Wonder Woman 1984 – Movie Reviews by Ry!

Wonder Woman 1984 – Diana in the 80’s: A DC Sitcom

The continuation of a story can lead to many possibilities.  A second chapter can add more layers of excitement or turn into a rehashing of the previous installment.  This is what you call the fickle nature of a sequel … trying to define ‘what comes next’.   In this latest review, I look at a sequel that tries to progress the story forward.  In this next adventure, it is a journey filled with strong lore and predictable genre tropes.  Wonder Woman 1984 provides a unique blend of fun but does not stray from the mediocrity of the genre.

It is 1984, and the world continues to change around Diana Prince (Gal Gadot). When a mysterious object falls into the wrong hands, will Wonder Woman be able to find her truth while fending off her greatest foes?  Patty Jenkins (director) attempts to provide girth through the mixing of genres.  By re-using the first film’s foundation of combining a period piece within the DC lore, it adds depth to the ‘fish out of water’ dynamic through the reversal of positions.  After a flashback sequence, the audience is thrust into the year, 1984.  Diana is living under the guise of a Smithsonian worker, but continues to thwart crimes around Washington D.C.  After reestablishment, it leads into sequences of colorful action and ‘heroic’ one-liners.  The leveling of the era and comic book elements provides a unique blend of realism within the fantastical.  This blending adds a creative self-awareness of character and lore, providing a foundation of that ‘feel good’ aspect of older comic book films.  After some convenient plot devices, Diana encounters Maxwell Lord (Pedro Pascal), Barbara/Cheetah (Kristin Wig) and the story’s MacGuffin (Magic Stone).  After the return of an old character, the story becomes a predictable path of unraveling events.  As motives of the stone is revealed, it foreshadows the impending conflict between Wonder Woman and Maxwell Lord/Barbara.    

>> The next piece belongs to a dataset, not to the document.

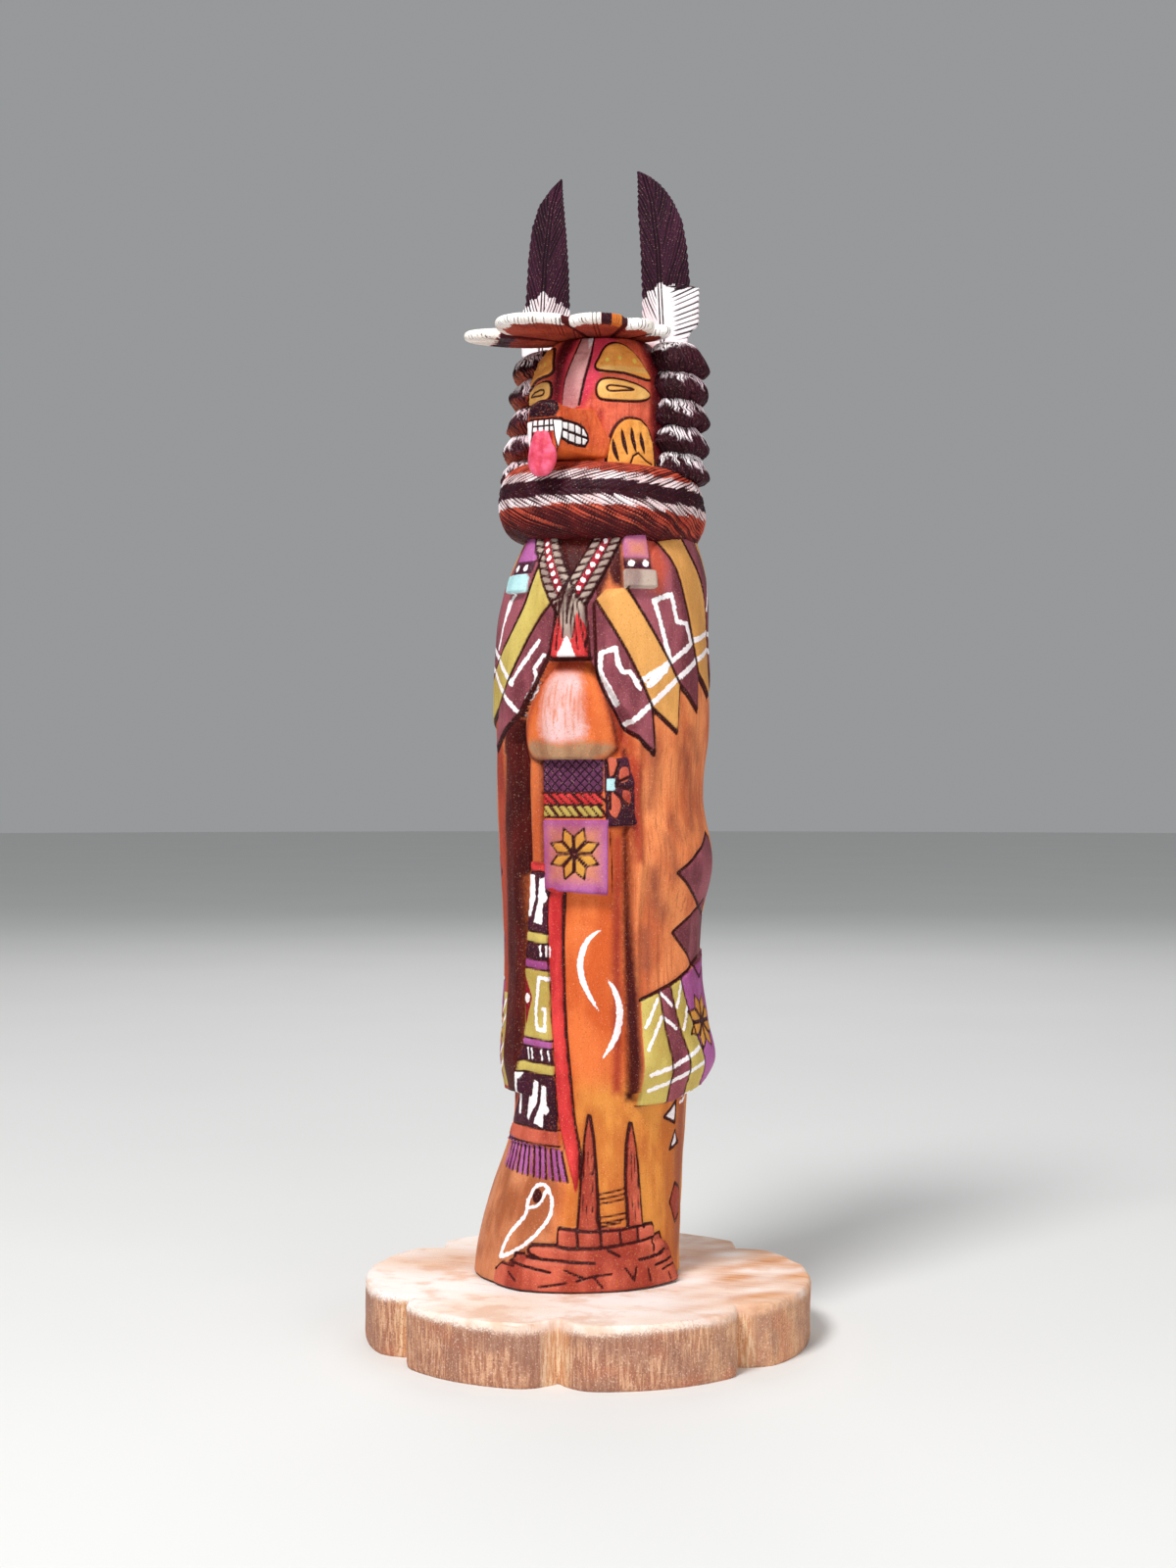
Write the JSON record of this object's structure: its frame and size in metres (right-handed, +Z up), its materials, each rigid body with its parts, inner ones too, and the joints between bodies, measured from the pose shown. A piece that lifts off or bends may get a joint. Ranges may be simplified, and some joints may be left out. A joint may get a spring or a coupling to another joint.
{
  "type": "kachina doll",
  "caption": "Painted carved-root figure in a feathered cape and long robe, with a masked head, fur ruff and upright feathers, standing on a scalloped wooden base.",
  "frame": {"origin": "middle of the base's underside, on the surface it stands on", "axes": "+Z up, the doll's front towards -Y, its own left side towards +X"},
  "size_m": [0.1142, 0.1136, 0.3],
  "materials": {
    "base_wood": "bare sawn and sanded pale wood, unvarnished",
    "painted_root": "stained root wood with burnt outlines and matt painted patterns",
    "painted_fan": "matt painted wood, white edges with dark and orange bands",
    "painted_feather": "matt dark painted wood with a white root and cut barbs"
  },
  "bodies": {
    "root": {"base": "base_wood", "figure": "painted_root", "feather_fan": "painted_fan", "feather_right": "painted_feather", "feather_left": "painted_feather"}
  },
  "joints": []
}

As the story weaves around the MacGuffin, the second act becomes a series of comedic mishaps, character moments and overused action tropes.  The mysteries found (about the stone) adds to the credence of truths, leading to some strong emotional moments with predictable outcomes.  As the world’s fate is tied to the rise and fall of certain decisions, the journey begins to falter from its potential.  There is deeper meaning to be had, but there is no sense to move beyond the foundation of just being a comic book sequel.  Once everything comes to head, it leads into a final act of the typical ‘hero vs. villain’ confrontation and a reflection type climax.  Wonder Woman 1984 is filled with dynamic of potential, but never ceases beyond being another comic book sequel.  If you are a fan of the character, lore or comic book films, this is one for you.  You have a choice to watch this on HBOMax, but it can still be fun to see on the big screen for the right price.